Identity Reshape Removal

Pattern Reshape(x, shape) where shape is a constant that exactly matches x’s known dimensions.

Condition - The shape input is a constant tensor with no -1 or 0 entries. - Every dimension of x is statically known and equal to the requested target. - Output metadata (if present) already reflects the same shape.

Effect Rewire consumers of the Reshape output directly to the input and drop the node. Any now-unused shape initializers are left for later dead-code removal passes.

This trims redundant layout annotations generated by higher-level conversions (e.g., Equinox attention blocks) without touching dynamic reshape cases.


Redundant Cast Removal

Patterns 1. Cast(x, to=T) where x already has dtype T. 2. Cast(x, to=T) → Cast(y, to=S) where S equals the original dtype of x.
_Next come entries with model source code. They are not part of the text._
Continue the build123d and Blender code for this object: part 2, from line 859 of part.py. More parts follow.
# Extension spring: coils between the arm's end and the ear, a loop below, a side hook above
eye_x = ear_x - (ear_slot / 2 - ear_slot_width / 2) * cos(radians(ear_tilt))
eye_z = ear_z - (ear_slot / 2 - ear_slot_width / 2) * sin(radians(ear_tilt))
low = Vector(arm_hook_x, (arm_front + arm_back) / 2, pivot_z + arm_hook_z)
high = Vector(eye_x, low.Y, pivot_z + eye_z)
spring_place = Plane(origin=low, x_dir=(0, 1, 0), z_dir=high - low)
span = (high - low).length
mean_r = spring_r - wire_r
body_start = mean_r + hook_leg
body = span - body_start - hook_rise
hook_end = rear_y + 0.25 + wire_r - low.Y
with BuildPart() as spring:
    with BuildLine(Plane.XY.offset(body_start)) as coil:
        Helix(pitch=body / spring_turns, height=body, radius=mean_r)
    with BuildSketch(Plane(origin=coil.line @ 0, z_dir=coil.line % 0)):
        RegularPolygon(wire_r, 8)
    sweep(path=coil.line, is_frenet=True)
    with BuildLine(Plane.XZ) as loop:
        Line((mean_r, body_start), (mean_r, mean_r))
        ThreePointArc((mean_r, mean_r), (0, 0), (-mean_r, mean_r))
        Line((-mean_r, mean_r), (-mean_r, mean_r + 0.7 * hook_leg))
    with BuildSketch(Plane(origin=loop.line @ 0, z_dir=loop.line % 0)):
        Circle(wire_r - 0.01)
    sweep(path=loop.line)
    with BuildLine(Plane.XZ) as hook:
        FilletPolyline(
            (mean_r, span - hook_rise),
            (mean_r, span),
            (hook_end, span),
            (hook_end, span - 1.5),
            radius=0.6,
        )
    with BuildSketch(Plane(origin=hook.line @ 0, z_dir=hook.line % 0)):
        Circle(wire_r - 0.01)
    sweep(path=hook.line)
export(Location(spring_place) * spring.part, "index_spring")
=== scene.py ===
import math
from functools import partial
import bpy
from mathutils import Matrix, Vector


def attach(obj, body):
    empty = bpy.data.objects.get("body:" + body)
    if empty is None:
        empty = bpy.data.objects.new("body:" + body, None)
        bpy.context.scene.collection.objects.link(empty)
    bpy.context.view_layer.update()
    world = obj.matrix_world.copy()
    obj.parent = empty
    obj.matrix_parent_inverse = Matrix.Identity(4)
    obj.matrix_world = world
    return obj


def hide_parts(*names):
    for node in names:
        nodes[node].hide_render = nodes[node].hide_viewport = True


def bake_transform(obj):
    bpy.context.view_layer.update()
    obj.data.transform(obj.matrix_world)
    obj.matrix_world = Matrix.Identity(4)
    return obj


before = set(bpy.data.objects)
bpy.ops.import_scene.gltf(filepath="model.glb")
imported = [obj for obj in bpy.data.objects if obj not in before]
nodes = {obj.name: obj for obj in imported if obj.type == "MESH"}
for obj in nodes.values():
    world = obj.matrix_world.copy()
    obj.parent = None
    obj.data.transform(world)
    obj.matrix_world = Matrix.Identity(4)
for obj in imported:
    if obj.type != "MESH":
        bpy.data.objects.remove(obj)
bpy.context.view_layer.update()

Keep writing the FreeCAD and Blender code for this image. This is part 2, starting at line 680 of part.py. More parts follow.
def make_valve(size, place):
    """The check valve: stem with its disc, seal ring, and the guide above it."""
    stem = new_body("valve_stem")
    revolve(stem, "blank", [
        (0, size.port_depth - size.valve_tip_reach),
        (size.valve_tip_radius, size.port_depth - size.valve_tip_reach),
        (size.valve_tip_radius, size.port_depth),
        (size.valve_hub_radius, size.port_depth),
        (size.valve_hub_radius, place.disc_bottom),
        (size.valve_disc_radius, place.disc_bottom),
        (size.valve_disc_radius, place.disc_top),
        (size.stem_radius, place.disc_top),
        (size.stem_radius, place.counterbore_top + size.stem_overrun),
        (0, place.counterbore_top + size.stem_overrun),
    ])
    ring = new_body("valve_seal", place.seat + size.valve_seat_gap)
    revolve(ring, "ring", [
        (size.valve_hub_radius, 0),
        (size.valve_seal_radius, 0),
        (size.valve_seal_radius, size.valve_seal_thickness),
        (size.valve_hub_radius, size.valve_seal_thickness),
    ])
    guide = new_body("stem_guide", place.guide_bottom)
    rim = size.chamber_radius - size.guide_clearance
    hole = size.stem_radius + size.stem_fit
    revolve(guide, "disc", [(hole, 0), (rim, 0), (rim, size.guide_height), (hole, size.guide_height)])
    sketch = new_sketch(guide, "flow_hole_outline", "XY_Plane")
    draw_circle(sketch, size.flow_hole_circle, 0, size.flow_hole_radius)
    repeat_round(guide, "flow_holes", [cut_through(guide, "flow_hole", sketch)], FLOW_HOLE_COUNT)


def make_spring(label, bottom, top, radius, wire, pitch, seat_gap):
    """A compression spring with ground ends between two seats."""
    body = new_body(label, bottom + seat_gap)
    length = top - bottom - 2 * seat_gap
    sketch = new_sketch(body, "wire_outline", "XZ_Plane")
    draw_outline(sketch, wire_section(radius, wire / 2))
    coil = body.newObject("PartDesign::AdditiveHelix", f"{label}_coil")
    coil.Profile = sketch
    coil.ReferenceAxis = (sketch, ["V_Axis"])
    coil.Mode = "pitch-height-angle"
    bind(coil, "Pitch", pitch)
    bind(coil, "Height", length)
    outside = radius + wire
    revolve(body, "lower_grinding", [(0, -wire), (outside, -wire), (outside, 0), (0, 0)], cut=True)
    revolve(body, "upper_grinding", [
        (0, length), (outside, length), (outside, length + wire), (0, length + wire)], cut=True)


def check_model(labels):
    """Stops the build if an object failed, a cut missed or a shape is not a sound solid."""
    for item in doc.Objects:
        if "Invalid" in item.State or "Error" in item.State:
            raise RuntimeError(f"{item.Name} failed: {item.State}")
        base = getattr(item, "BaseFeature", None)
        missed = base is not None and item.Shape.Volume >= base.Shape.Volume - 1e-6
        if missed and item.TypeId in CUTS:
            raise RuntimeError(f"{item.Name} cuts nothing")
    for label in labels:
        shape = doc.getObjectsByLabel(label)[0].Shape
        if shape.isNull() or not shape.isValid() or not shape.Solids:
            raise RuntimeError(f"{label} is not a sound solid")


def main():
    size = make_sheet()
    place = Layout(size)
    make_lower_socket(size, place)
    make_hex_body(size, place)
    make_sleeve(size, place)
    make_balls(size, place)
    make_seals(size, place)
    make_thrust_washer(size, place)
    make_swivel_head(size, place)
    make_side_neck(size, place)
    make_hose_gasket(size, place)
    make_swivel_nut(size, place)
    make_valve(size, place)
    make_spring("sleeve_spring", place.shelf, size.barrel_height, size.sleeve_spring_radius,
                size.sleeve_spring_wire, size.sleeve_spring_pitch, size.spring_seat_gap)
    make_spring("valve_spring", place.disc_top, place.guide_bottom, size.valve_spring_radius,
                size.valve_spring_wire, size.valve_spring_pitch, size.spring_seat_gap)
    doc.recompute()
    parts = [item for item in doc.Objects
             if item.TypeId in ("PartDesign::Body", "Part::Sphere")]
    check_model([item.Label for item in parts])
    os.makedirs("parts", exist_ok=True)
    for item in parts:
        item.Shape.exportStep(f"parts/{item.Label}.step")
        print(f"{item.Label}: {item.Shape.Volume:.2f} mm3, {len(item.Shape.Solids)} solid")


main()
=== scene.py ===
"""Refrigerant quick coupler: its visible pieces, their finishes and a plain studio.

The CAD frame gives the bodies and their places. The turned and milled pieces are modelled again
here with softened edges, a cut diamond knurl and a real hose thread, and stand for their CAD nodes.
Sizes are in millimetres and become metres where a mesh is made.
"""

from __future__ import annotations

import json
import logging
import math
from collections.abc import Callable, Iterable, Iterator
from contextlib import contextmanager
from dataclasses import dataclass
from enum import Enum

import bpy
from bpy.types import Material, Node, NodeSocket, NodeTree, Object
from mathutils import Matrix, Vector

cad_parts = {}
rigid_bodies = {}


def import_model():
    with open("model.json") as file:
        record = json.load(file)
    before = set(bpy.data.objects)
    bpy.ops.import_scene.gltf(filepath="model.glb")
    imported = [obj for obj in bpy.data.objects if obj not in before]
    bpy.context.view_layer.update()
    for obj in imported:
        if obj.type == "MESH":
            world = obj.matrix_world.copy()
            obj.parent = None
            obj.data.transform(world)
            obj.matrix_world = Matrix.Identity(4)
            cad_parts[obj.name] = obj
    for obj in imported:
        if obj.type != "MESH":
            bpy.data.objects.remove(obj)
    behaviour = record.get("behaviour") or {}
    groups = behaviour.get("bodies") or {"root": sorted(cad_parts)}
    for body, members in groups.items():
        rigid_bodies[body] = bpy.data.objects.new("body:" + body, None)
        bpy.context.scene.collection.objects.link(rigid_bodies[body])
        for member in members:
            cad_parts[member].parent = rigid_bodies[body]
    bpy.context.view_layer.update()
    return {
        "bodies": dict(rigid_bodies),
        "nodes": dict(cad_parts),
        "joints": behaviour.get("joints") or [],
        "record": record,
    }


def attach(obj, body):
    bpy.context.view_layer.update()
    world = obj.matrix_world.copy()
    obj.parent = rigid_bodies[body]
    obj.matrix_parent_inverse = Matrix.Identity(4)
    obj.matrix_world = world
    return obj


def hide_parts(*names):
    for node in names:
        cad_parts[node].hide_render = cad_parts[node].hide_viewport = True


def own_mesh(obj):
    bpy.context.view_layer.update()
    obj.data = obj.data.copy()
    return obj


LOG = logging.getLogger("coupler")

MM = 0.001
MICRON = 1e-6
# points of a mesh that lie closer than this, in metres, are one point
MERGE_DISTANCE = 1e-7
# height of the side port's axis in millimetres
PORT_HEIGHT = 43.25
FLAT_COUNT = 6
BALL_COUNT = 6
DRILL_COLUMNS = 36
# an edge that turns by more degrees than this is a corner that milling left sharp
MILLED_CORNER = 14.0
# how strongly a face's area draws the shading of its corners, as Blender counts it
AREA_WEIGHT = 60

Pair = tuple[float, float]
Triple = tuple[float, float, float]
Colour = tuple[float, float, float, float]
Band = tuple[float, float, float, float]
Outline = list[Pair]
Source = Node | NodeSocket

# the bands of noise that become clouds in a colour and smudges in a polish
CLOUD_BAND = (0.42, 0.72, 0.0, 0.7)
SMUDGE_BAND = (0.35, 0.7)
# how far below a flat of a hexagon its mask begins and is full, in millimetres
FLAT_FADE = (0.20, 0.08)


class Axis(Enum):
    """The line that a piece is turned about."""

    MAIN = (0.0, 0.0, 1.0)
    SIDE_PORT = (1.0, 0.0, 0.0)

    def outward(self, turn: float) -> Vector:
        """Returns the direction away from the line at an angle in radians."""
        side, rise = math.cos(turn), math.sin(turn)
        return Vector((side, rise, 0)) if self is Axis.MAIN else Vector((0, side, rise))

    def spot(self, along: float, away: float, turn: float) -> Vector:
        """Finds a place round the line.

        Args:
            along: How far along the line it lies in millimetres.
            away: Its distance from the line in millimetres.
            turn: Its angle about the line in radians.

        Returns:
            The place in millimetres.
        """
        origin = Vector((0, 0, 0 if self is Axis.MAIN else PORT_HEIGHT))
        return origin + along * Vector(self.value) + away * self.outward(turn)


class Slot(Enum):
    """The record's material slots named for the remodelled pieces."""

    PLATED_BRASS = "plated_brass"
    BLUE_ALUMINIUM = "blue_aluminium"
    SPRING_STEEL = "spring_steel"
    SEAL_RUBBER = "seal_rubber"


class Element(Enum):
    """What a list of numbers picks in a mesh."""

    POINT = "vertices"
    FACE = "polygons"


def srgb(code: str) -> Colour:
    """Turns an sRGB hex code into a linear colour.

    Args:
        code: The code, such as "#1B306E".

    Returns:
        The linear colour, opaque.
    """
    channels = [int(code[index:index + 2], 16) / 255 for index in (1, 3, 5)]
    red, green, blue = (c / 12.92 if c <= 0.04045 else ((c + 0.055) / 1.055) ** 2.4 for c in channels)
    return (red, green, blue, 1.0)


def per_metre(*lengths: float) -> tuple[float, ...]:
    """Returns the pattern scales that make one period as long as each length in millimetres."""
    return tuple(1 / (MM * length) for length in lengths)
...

Effect The Cast node(s) are removed and consumers are rewired to the original input x, assuming the net effect on dtype is identity.


Reshape Pair Folding

Pattern Reshape(A) → [elementwise]* → Reshape(B)
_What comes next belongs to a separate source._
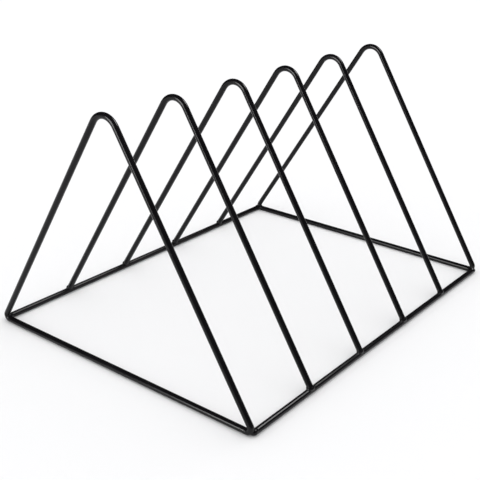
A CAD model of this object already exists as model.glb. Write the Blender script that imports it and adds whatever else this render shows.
"""A welded wire stand for photo albums, finished in black powder coat, on a pale studio floor."""

import math
import random

import bpy
from mathutils import Euler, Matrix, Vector


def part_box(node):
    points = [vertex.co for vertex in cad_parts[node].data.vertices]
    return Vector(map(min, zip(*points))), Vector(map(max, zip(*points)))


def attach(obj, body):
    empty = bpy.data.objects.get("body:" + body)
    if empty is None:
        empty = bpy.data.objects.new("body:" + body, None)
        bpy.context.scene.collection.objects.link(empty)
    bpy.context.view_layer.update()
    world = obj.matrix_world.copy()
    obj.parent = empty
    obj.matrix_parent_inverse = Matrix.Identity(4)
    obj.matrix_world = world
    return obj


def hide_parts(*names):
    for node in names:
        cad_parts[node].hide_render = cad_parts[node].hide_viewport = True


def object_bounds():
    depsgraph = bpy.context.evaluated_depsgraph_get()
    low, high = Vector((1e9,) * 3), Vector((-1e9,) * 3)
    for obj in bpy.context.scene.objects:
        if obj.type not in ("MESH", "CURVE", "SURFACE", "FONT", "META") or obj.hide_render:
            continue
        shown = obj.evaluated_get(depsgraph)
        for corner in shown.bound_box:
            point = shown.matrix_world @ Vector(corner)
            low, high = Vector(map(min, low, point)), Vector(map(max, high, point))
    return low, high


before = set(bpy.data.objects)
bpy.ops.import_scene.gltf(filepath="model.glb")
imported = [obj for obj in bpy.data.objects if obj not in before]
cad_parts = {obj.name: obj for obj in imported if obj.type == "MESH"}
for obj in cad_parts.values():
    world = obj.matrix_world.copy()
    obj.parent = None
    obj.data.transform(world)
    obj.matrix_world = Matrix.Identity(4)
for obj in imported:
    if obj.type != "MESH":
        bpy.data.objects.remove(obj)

bl_info = {
    "name": "Photo Album Stand",
    "version": (1, 0, 0),
    "blender": (4, 5, 0),
    "location": "View3D > Sidebar > Album Stand",
    "description": "Coats the wires of an album stand, runs its weld beads and sets up the studio",
    "category": "Object",
}

CAD_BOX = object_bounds()
MM = 0.001
BODY = "root"
WIRES = sorted(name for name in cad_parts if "weld" not in name)
FOOT_WELDS = sorted(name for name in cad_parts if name.startswith("foot_weld"))
CORNER_WELDS = sorted(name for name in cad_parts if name.startswith("corner_weld"))


def linear(colour):
    """An sRGB hex colour, as the linear numbers that a shader takes."""
    channels = [int(colour[start : start + 2], 16) / 255 for start in (1, 3, 5)]
    return [c / 12.92 if c <= 0.04045 else ((c + 0.055) / 1.055) ** 2.4 for c in channels]


TABLE = CAD_BOX[0].z
# Patches where the powder lies a little thicker or thinner.
CLOUD_SIZE = 14 * MM
# The coat over a bead is rougher than over drawn wire: more orange peel, and less gloss.
BEAD_PEEL = 1.6
BEAD_ROUGHNESS = 0.2
# CAD meshes are loose triangles, whose corners coincide.
MERGE_DISTANCE = 0.001 * MM
# The corner beads draw other random numbers than the foot beads do.
FOOT_SEED, CORNER_SEED = 1, 21


class CoatSettings(bpy.types.PropertyGroup):
    colour: bpy.props.FloatVectorProperty(
        name="Coat colour",
        description="Colour of the baked powder coat",
        subtype="COLOR",
        min=0,
        max=1,
        default=linear("#0d0c0e"),
    )
    gloss_roughness: bpy.props.FloatProperty(
        name="Roughness",
        description="Microscopic roughness of the coat, lower is glossier",
        subtype="FACTOR",
        min=0,
        max=1,
        default=0.17,
    )
    peel_spacing: bpy.props.FloatProperty(
        name="Orange peel spacing",
        description="Distance between the low swells that the powder leaves as it flows out",
        unit="LENGTH",
        default=1.6 * MM,
    )
    peel_height: bpy.props.FloatProperty(
        name="Orange peel height",
        description="Height of those swells",
        unit="LENGTH",
        default=0.03 * MM,
    )


class WeldSettings(bpy.types.PropertyGroup):
    voxel: bpy.props.FloatProperty(
        name="Bead mesh size",
        description="Edge length of the bead's mesh",
        unit="LENGTH",
        default=0.2 * MM,
    )
    flow: bpy.props.IntProperty(
        name="Flow",
        description="How often the bead is smoothed; more makes a wider hollow fillet",
        min=1,
        default=32,
    )
    reach: bpy.props.FloatProperty(
        name="Reach",
        description="How far the melted skin goes past the weld nugget, along each wire",
        unit="LENGTH",
        default=2.2 * MM,
    )
    swell: bpy.props.FloatProperty(
        name="Swell",
        description="Thickness added before the bead is smoothed, which smoothing takes off again",
        unit="LENGTH",
        default=0.066 * MM,
    )
    unevenness: bpy.props.FloatProperty(
        name="Unevenness",
        description="How far the surface of the nugget wanders",
        unit="LENGTH",
        default=0.12 * MM,
    )
    foot_stretch: bpy.props.FloatVectorProperty(
        name="Foot nugget",
        description="Width, length and height of a foot's nugget, as shares of its solid's",
        default=(0.95, 0.95, 0.95),
    )
    corner_stretch: bpy.props.FloatVectorProperty(
        name="Corner nugget",
        description="Width, length and height of a corner's nugget, as shares of its solid's",
        default=(1.04, 1.5, 1.04),
    )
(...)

Condition - The allowed elementwise ops are the same as in Transpose folding (shape-preserving). - The input shape of the first Reshape matches the output shape of the second Reshape.
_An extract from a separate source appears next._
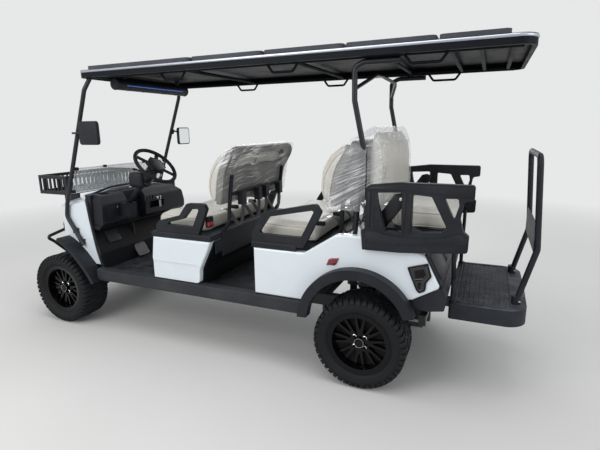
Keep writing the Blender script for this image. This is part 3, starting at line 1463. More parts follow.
@dataclass
class SeatFilm:
    """Clear packing film that still covers the backrests."""

    cell: float = 14.0
    puff: float = 6.0
    tent_foot: float = 0.12
    tent_bulge: float = 2.4
    weld: float = 0.004
    forms: tuple = (
        FilmForm("front_back_film", ((1490, 1066), (1492, 1180), (1516, 1300), (1560, 1400),
                                     (1612, 1478)),
                 ((1552, 1064), (1566, 1160), (1590, 1300), (1626, 1380), (1662, 1470)),
                 ((1612, 1480), (1640, 1480), (1664, 1470), (1654, 1430), (1620, 1370),
                  (1586, 1300), (1568, 1230), (1558, 1150), (1549, 1066), (1500, 1062)),
                 500.0, 84.0, 4.0),
        FilmForm("middle_back_film", ((2328, 1106), (2330, 1220), (2354, 1340), (2398, 1440),
                                      (2450, 1518)),
                 ((2560, 1100), (2562, 1220), (2563, 1360), (2564, 1480), (2566, 1585)),
                 ((2450, 1520), (2476, 1526), (2510, 1540), (2545, 1566), (2566, 1588)),
                 500.0, 84.0, -30.0),
        FilmForm("rear_back_film", ((2566, 1100), (2565, 1220), (2565, 1360), (2564, 1480),
                                    (2568, 1588)),
                 ((2648, 1100), (2660, 1220), (2658, 1360), (2642, 1490), (2612, 1592)),
                 ((2568, 1590), (2590, 1596), (2614, 1590), (2634, 1530), (2650, 1450),
                  (2660, 1380), (2663, 1280), (2662, 1200), (2656, 1110)),
                 484.0, 120.0, 3.0),
    )

    def wall(self, form: FilmForm, side: int) -> list[list[Vector]]:
        """Rows of points of one side wall, from the bottom up.

        Args:
            form: The sheet's form.
            side: Which wall, 1 or -1.

        Returns:
            The rows, each from the front line to the rear line.
        """
        front = even_path(flat_line(form.front), self.cell, False, 1)
        rear_line = flat_line(form.rear)
        length = sum((b - a).length for a, b in zip(rear_line, rear_line[1:]))
        rear = even_path(rear_line, length / (len(front) - 1), False, 1)
        top = max(p.z for p in front)
        low = min(p.z for p in front)
        start, full = (self.tent_foot, self.tent_bulge) if form.hollow < 0 else (0.0, 1.0)
        rows = []
        for a, b in zip(front, rear):
            steps = max(3, round((b - a).length / self.cell))
            row = []
            for share in (k / steps for k in range(steps + 1)):
                point = a.lerp(b, share)
                lift = start + (1.0 - start) * min(1, (point.z - low) / (top - low))
                sag = form.hollow * min(1, full * math.sin(math.pi * share)) * min(
                    1, full * math.sin(math.pi * lift))
                y = self.half_at(form, top - point.z) - sag
                row.append(station(point.x, side * y, point.z))
            rows.append(row)
        return rows

    def half_at(self, form: FilmForm, below: float) -> float:
        """Half the sheet's width at a depth below its rounded top.

        Args:
            form: The sheet's form.
            below: Depth below its top, in millimetres.

        Returns:
            Half the width, in millimetres.
        """
        over = max(0.0, 1.0 - below / form.corner)
        return form.half_width + self.puff - form.corner * (
            1 - math.sqrt(max(0.0, 1 - over ** 2)))

    def cover(self, form: FilmForm) -> list[list[Vector]]:
        """Rows of points over a sheet's top and down its back, each across the cart.

        Args:
            form: The sheet's form.

        Returns:
            The rows, from the front line's top onward.
        """
        line = even_path(flat_line(form.wrap), self.cell, False, 2)
        top = max(p.z for p in line)
        columns = round(2 * form.half_width / self.cell)
        rows = []
        for point in line:
            half = self.half_at(form, top - point.z)
            rows.append([station(point.x, -half + 2 * half * k / columns, point.z)
                         for k in range(columns + 1)])
        return rows

    def grid(self, sketch: Sketch, rows: Sequence[Sequence[Vector]]) -> None:
        """Adds rows of points as a sheet, matching rows of unlike length by share.

        Args:
            sketch: The sheet's sketch.
            rows: The rows of points.
        """
        wide = max(len(row) for row in rows)
        made = []
        for row in rows:
            line = []
            for k in range(wide):
                at = (len(row) - 1) * k / (wide - 1)
                low = min(int(at), len(row) - 2)
                line.append(sketch.bm.verts.new(row[low].lerp(row[low + 1], at - low)))
            made.append(line)
        for one, two in zip(made, made[1:]):
            for k in range(wide - 1):
                sketch.bm.faces.new((one[k], one[k + 1], two[k + 1], two[k]))

    def crease(self, mesh: bpy.types.Mesh, seed: float) -> None:
        """Pulls long slanted creases into a sheet.

        Args:
            mesh: The sheet's mesh.
            seed: Shift of the noise, which makes each sheet different.
        """
        normals = [v.normal.copy() for v in mesh.vertices]
        for vertex, normal in zip(mesh.vertices, normals):
            p = vertex.co
            slant = Vector((p.x * 10 + p.z * 16, p.y * 4.5 + p.z * 9, p.z * 5 - p.y * 3.5 + seed))
            ridge = 1.0 - abs(noise.noise(slant * 1.3)) * 2.2
            fine = noise.noise(slant * 3.1)
            vertex.co += normal * (0.0014 * ridge + 0.0004 * fine)

    def build(self) -> None:
        """Makes and declares each sheet."""
        for number, form in enumerate(self.forms):
            sketch = Sketch()
            for side in (-1, 1):
                self.grid(sketch, self.wall(form, side))
            self.grid(sketch, self.cover(form))
            bmesh.ops.remove_doubles(sketch.bm, verts=sketch.bm.verts, dist=self.weld)
            mesh = sketch.mesh()
            self.crease(mesh, number * 3.7)
            area = sum(face.area for face in mesh.polygons)
            finish = FILM if number == 0 else TENT_FILM
            piece = settle(form.name, mesh, finish, angle=180.0)
            wide = 2.0 * form.half_width * MM
            area / wide
            "seat_backs" if number < 2 else "rear_seat_back"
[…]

Effect Both Reshape nodes are removed. The elementwise ops are rewired to consume A directly, and the consumers of B are rewired to the output of the last elementwise op. This eliminates redundant flatten/unflatten pairs often emitted by high-level frameworks.


Authoring new passes

  • Keep logic IR-only—never import ONNX protobuf utilities.
  • Prefer ir.Value ownership helpers (producer(), consumers(), ir.convenience.replace_all_uses_with, graph.remove(...)) over private mirror mutation.
  • Preserve graph outputs and function signatures explicitly when rewiring.
  • Use shared optimizer utilities before adding new local graph-walking helpers.
  • Add focused regression tests under tests/extra_tests/framework/.
  • Document the new rule here and reference the guide from architecture.md.